The Magic: By combining these two brains, the system doesn't just know where the fire is; it knows who and what is standing next to it.
2. The "Ruler" Trick (From Pixels to Meters)
Cameras see the world in tiny dots called "pixels." If a fire is 50 pixels away from a worker on the screen, how far is that in real life? Is it 5 feet or 50 feet?
The researchers invented a clever trick to solve this. Imagine you know the worker in the video is exactly 6 feet tall. The system measures how many pixels tall the worker is on the screen. It uses that ratio as a ruler.

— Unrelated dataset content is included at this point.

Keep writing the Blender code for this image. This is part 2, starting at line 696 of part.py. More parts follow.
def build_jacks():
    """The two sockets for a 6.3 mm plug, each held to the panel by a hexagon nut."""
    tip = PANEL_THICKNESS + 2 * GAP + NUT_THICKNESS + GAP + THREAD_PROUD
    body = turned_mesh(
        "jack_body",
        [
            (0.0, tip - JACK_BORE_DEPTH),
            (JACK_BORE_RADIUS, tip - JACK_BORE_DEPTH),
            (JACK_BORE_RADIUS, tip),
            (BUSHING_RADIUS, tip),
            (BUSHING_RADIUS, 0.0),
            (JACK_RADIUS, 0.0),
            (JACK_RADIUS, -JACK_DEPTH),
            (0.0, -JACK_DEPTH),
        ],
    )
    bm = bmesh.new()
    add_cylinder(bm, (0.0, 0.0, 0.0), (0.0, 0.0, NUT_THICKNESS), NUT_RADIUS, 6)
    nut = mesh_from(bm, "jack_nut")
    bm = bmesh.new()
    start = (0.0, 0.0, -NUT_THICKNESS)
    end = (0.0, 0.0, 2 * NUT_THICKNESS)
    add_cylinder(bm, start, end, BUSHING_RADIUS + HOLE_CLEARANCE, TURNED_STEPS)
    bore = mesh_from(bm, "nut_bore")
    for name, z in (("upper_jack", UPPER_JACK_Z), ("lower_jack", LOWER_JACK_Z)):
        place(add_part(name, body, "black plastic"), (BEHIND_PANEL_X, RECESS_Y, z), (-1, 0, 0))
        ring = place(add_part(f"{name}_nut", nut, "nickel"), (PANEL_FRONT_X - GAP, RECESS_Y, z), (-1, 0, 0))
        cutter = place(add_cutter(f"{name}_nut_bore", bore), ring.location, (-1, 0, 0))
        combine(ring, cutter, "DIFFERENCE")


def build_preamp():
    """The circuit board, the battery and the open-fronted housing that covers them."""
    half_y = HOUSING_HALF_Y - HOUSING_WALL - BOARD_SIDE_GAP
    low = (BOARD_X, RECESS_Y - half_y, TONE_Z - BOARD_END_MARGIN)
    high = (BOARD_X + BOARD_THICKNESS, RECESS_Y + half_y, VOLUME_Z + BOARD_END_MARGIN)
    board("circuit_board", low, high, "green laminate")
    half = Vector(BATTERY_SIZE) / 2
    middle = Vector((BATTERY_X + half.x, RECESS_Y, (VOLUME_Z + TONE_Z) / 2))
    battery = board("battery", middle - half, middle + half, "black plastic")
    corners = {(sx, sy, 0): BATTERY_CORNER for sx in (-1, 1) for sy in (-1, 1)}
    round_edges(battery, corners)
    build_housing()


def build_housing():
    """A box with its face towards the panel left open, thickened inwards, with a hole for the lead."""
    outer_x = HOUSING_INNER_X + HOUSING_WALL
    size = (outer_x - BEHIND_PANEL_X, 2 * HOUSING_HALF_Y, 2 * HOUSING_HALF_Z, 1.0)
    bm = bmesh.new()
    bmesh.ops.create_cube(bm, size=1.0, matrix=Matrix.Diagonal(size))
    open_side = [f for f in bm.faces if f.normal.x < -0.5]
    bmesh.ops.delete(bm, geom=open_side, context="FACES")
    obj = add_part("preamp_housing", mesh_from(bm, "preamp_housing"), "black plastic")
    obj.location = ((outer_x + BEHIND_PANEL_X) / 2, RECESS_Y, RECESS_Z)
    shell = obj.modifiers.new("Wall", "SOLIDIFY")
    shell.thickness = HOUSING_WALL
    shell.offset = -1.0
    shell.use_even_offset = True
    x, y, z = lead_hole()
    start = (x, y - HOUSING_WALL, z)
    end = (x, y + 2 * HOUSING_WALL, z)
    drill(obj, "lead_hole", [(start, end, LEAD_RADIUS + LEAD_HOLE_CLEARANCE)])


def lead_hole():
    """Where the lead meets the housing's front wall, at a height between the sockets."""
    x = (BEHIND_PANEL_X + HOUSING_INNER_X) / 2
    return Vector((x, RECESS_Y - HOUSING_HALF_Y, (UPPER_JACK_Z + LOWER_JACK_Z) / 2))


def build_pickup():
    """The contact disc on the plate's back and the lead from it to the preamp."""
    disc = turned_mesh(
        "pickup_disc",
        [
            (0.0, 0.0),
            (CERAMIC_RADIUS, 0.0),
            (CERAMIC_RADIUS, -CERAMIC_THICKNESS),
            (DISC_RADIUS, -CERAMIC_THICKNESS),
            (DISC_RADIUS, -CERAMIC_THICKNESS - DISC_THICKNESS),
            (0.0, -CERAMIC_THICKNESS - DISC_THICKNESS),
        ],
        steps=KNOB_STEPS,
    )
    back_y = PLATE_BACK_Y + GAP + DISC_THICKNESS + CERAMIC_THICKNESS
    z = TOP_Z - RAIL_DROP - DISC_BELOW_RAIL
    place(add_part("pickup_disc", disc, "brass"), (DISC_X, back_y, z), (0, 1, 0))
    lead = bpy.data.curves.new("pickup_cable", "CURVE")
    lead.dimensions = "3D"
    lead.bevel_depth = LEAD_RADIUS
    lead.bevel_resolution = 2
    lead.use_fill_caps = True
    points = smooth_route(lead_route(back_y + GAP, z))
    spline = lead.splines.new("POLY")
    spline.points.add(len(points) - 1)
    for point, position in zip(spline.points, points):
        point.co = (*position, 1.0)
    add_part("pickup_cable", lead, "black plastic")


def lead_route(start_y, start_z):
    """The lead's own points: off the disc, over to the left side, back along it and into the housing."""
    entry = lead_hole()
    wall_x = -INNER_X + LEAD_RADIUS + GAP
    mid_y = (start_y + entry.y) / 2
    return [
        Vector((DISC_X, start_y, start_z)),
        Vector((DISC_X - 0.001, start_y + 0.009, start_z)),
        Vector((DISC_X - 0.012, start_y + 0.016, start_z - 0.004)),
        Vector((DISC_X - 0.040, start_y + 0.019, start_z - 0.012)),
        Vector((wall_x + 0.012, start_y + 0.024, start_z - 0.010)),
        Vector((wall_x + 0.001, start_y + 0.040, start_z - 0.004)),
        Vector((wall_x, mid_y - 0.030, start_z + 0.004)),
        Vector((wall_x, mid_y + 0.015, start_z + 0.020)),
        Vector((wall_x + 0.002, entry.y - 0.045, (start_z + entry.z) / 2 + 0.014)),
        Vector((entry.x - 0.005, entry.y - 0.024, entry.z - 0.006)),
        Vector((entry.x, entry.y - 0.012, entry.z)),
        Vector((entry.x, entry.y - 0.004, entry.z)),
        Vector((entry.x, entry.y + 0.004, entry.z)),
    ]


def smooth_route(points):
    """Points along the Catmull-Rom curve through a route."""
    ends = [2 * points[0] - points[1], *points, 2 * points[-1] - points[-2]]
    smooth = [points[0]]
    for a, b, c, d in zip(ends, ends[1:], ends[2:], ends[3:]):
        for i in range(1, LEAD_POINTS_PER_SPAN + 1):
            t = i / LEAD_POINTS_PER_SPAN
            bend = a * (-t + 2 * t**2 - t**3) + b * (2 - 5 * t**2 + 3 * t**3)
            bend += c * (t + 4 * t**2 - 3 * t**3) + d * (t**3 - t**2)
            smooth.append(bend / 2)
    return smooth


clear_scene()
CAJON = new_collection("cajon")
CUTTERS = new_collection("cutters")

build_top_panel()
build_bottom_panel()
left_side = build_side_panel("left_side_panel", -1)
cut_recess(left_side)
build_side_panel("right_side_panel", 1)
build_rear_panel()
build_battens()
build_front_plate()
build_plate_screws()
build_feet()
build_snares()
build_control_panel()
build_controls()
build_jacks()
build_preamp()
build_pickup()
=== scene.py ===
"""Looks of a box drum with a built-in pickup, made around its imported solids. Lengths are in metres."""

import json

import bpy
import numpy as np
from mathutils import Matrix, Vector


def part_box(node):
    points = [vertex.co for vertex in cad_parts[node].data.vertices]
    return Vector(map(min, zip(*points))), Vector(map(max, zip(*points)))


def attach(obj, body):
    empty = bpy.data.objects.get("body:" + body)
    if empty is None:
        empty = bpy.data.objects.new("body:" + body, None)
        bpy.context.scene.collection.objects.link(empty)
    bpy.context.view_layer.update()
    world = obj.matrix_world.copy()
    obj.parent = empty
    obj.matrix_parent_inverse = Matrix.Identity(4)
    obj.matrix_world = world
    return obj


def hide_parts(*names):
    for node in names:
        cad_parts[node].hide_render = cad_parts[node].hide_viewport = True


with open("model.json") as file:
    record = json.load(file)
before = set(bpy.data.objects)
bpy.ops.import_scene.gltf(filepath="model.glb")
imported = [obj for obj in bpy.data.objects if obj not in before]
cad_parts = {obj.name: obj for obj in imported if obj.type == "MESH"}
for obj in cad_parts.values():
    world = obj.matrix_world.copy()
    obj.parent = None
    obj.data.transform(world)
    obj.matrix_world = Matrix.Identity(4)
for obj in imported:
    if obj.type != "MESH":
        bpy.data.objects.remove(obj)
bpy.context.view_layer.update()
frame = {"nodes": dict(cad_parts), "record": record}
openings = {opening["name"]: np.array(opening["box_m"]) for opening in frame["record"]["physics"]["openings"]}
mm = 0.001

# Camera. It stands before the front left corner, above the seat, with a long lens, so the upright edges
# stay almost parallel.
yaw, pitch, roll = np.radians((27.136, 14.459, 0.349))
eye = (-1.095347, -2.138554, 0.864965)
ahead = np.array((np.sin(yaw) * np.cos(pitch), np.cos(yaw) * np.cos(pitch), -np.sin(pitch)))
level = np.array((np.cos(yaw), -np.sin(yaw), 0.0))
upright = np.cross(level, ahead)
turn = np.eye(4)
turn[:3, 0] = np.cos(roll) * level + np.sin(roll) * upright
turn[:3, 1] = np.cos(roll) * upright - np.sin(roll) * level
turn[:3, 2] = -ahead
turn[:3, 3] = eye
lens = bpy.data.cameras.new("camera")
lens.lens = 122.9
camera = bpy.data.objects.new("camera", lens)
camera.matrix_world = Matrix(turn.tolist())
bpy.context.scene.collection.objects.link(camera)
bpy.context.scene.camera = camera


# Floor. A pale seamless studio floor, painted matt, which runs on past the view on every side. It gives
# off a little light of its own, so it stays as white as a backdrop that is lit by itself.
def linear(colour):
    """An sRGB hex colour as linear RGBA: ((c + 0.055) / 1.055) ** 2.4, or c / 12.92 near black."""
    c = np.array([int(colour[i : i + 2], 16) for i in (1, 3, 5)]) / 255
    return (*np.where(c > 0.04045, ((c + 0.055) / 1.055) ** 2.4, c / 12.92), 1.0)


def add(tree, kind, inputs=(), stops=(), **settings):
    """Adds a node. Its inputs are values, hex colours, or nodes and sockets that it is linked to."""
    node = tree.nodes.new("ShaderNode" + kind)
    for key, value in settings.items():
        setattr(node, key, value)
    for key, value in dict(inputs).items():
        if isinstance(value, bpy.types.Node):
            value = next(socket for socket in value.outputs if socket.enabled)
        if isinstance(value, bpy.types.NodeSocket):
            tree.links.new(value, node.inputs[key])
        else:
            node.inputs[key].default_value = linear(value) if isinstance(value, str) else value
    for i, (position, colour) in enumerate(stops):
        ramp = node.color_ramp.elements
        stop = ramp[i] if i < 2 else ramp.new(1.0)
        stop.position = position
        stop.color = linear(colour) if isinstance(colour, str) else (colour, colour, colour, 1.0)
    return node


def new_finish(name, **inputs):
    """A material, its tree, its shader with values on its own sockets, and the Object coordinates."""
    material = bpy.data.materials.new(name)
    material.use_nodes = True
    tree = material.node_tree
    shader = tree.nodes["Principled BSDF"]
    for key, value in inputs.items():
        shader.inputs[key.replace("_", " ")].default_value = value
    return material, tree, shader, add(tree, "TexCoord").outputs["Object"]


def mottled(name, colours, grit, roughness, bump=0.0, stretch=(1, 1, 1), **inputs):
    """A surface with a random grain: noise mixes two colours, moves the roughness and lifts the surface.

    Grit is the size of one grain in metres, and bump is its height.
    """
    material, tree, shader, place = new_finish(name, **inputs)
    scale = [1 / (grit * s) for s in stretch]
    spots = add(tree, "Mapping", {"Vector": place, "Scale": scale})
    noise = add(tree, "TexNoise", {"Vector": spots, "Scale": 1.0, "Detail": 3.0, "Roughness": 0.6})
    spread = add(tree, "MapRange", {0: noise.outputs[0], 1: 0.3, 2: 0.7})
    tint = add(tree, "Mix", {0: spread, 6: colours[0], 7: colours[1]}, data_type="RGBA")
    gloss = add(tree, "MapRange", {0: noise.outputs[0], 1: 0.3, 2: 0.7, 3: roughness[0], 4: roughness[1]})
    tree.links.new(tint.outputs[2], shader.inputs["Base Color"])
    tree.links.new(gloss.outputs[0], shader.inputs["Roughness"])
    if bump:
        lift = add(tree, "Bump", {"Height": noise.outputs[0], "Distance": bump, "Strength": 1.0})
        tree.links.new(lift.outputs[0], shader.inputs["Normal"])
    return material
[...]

- Analogy: It's like looking at a map. If you know 1 inch on the map equals 1 mile in real life, you can measure the distance between two cities. This system does the same thing instantly, converting the "pixel distance" between the fire and the worker into a real-world measurement (like "3 meters away").
3. The "Danger Score" (Risk Assessment)
Once the system knows the fire is 3 meters away from a worker, it calculates a Risk Score. Think of this like a weather forecast, but for danger.

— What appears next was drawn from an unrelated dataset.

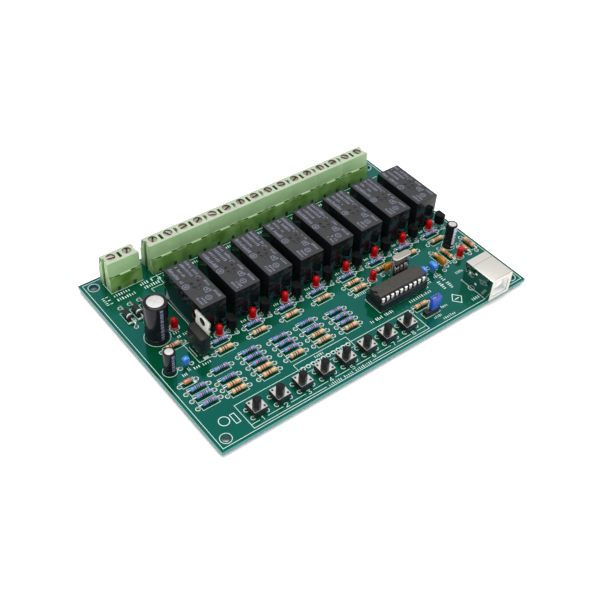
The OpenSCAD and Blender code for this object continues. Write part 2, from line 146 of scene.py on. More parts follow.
def solids(node):
    """The box of each separate solid of a CAD node, in millimetres, from -X to +X and -Y to +Y."""
    co, faces = welded(node)
    found = [Box(co[sorted(g)]) for g in islands(len(co), faces)]
    found = [b for b in found if max(b.d) > 1.0]
    return sorted(found, key=lambda b: (round(b.c.x, 1), round(b.c.y, 1)))


def board_holes():
    """Centre and diameter of every hole in the board, from its upright walls."""
    co, faces = welded("circuit_board")
    walls = []
    for f in faces:
        n = np.cross(co[f[1]] - co[f[0]], co[f[2]] - co[f[0]])
        if abs(n[2]) < 0.3 * np.linalg.norm(n):
            walls.append(f)
    out = []
    for g in islands(len(co), walls):
        b = Box(co[sorted(g)])
        if b.d.x < 5:
            out.append((b.c.x, b.c.y, (b.d.x + b.d.y) / 2))
    return out


# ---------------------------------------------------------------- materials
def material(name, color, rough=0.5, metal=0.0, var=0.06, scale=350.0, rough_var=0.06, bump=0.0,
             bump_scale=3000.0, bump_depth=0.00004, spec=0.5, coat=0.0, coat_rough=0.08, trans=0.0,
             ior=1.46, sss=0.0, sss_radius=(0.002, 0.001, 0.0008), stretch=(1, 1, 1), second=None, tint=None):
    m = bpy.data.materials.new(name)
    m.use_nodes = True
    nt = m.node_tree
    bsdf = next(n for n in nt.nodes if n.type == "BSDF_PRINCIPLED")
    bsdf.inputs["Metallic"].default_value = metal
    bsdf.inputs["Specular IOR Level"].default_value = spec
    bsdf.inputs["Coat Weight"].default_value = coat
    bsdf.inputs["Coat Roughness"].default_value = coat_rough
    bsdf.inputs["Transmission Weight"].default_value = trans
    bsdf.inputs["IOR"].default_value = ior
    if tint:
        bsdf.inputs["Specular Tint"].default_value = (*tint, 1)
    if sss:
        bsdf.inputs["Subsurface Weight"].default_value = sss
        bsdf.inputs["Subsurface Radius"].default_value = (1, 1, 1)
        bsdf.inputs["Subsurface Scale"].default_value = sss_radius[0]
    tc = nt.nodes.new("ShaderNodeTexCoord")
    mp = nt.nodes.new("ShaderNodeMapping")
    mp.inputs["Scale"].default_value = stretch
    nt.links.new(tc.outputs["Object"], mp.inputs["Vector"])
    n1 = nt.nodes.new("ShaderNodeTexNoise")
    n1.inputs["Scale"].default_value = scale
    n1.inputs["Detail"].default_value = 4.0
    nt.links.new(mp.outputs["Vector"], n1.inputs["Vector"])
    ramp = nt.nodes.new("ShaderNodeValToRGB")
    c0 = [max(0, c * (1 - var)) for c in color[:3]]
    c1 = list(second[:3]) if second else [min(1, c * (1 + var)) for c in color[:3]]
    ramp.color_ramp.elements[0].position = 0.33
    ramp.color_ramp.elements[1].position = 0.67
    ramp.color_ramp.elements[0].color = (*c0, 1)
    ramp.color_ramp.elements[1].color = (*c1, 1)
    nt.links.new(n1.outputs["Fac"], ramp.inputs["Fac"])
    nt.links.new(ramp.outputs["Color"], bsdf.inputs["Base Color"])
    mr = nt.nodes.new("ShaderNodeMapRange")
    mr.inputs["From Min"].default_value = 0.3
    mr.inputs["From Max"].default_value = 0.7
    mr.inputs["To Min"].default_value = max(0.02, rough - rough_var)
    mr.inputs["To Max"].default_value = min(1.0, rough + rough_var)
    nt.links.new(n1.outputs["Fac"], mr.inputs["Value"])
    nt.links.new(mr.outputs["Result"], bsdf.inputs["Roughness"])
    if bump > 0:
        n2 = nt.nodes.new("ShaderNodeTexNoise")
        n2.inputs["Scale"].default_value = bump_scale
        n2.inputs["Detail"].default_value = 3.0
        nt.links.new(mp.outputs["Vector"], n2.inputs["Vector"])
        bu = nt.nodes.new("ShaderNodeBump")
        bu.inputs["Strength"].default_value = bump
        bu.inputs["Distance"].default_value = bump_depth
        nt.links.new(n2.outputs["Fac"], bu.inputs["Height"])
        nt.links.new(bu.outputs["Normal"], bsdf.inputs["Normal"])
    m["bsdf"] = bsdf.name
    return m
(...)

- Low Risk: A small fire 50 meters away from an empty field. The system says, "Keep an eye on it, but no panic."
- Critical Risk: A large fire 2 meters away from a fuel truck or a group of people. The system screams, "DANGER! Evacuate immediately!"
It calculates this score by looking at three things:
- How big and confident is the fire? (Is it a spark or a blaze?)
- Who is nearby? (Is it a person? A fuel tank? Or just a rock?)
- How close are they? (The closer the fire, the higher the score).
4. The Visual Dashboard
Instead of just sending a text alert, the system draws on the video feed in real-time:
- It draws red lines connecting the fire to nearby objects.
- It writes the distance (e.g., "2.5m") right on the screen.
- It changes colors based on the risk level (Green for safe, Red for critical).
This allows a human manager to look at a screen and instantly understand the situation without doing any math. "Oh, that fire is close to the gas tank, but that one over there is far from everyone."
Why This Matters
In the past, fire detection systems were like a smoke detector in your kitchen: they tell you that there is smoke, but they don't tell you how bad it is or who needs to run.
This new framework is like having a smart, proactive safety officer who constantly asks: "The fire is here. The workers are there. They are getting too close. We need to act NOW."
It turns a simple "Fire!" alarm into a smart decision-making tool that helps engineers and safety teams prioritize their response, saving lives and protecting expensive equipment before the fire gets out of control.